Parsec cofounders Chris Dickson (left) and Benjy Boxer.

Above: Parsec cofounders Chris Dickson (left) and Benjy Boxer.

Image Credit: Parsec

Benjy Boxer, CEO of New York-based Parsec, said in an interview with GamesBeat that the company created its Parsec for Teams product and Parsec for Enterprise during the pandemic, offering subscription services and enterprise licenses on top of its free work-from-home product.

“Being able to host on different different platforms is really important to our mission of making it so that everyone has the freedom to access their technology and tools from anywhere,” Boxer said. “So we’re excited to extend it to MacOS.”

Creating Parsec for the MacOS took about a year, in part because it took a lot of engineering to deal with the different application programming interfaces (APIs) and other unique features of the Mac. Parsec has about 45 employees.

“Our engineers worked on it for a long time to make it happen,” said Boxer. “It has a different operating system, hardware components, APIs, and other things.”

He said the company worked with Apple to get a good understanding of how to pull of the remote access, which is good for Apple, he said, as it makes its machines more versatile for its users.

Accessing heavy-duty Macs

Boxer said now workers at entertainment and visual design firms Fox and Sid Lee — which are using Parsec — can access their powerful Mac computers at work from any devices at home, including mobile phones, laptops, desktops, and Mac or Windows machines. Macs are about 5% of the computer market, but they are often used for heavy-duty tasks like artwork. In the pandemic, many workers haven’t been able to access these heavy-duty machines.
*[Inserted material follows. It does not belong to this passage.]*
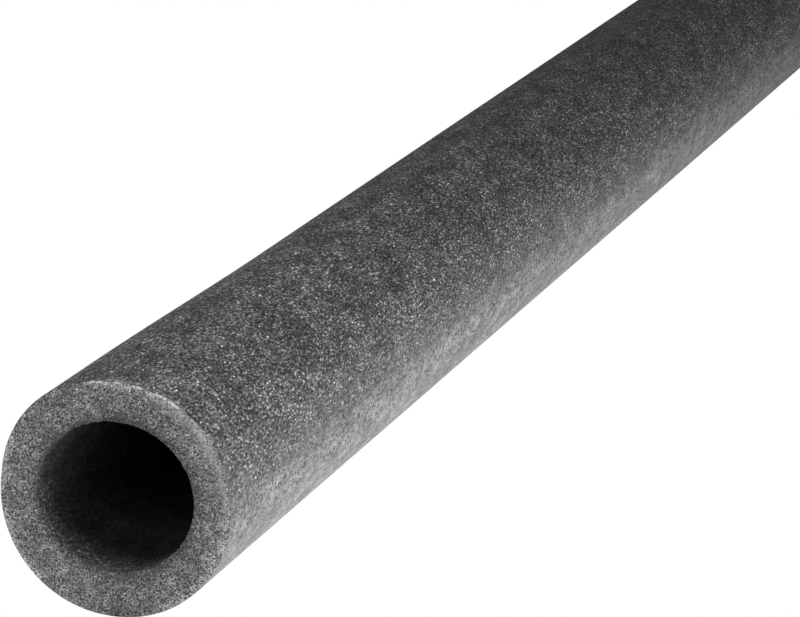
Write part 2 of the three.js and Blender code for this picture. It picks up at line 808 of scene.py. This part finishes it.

Parsec for Teams and Parsec for Enterprise also provided a much-needed security layer when interacting with critical project files and proprietary tools during the pandemic, when cybersecurity was hard-pressed to keep up with the abrupt global shift to remote work, Boxer said.

“Many compute-intensive projects and applications are on macOS-based hosts today, and many use Mac-only applications,” Boxer said. “Our customers now have the access, control, and security they need to work and collaborate remotely and safely on macOS environments.”

Chris Dickson and Box started Parsec in 2016. The Parsec app is available for Windows, Mac, Linux, Android, Raspberry Pi, and the web, and Parsec’s SDK allows its streaming technology to be leveraged across any platform.

Speaking of the acquisition, Boxer said, “It was a good place to land for everybody.”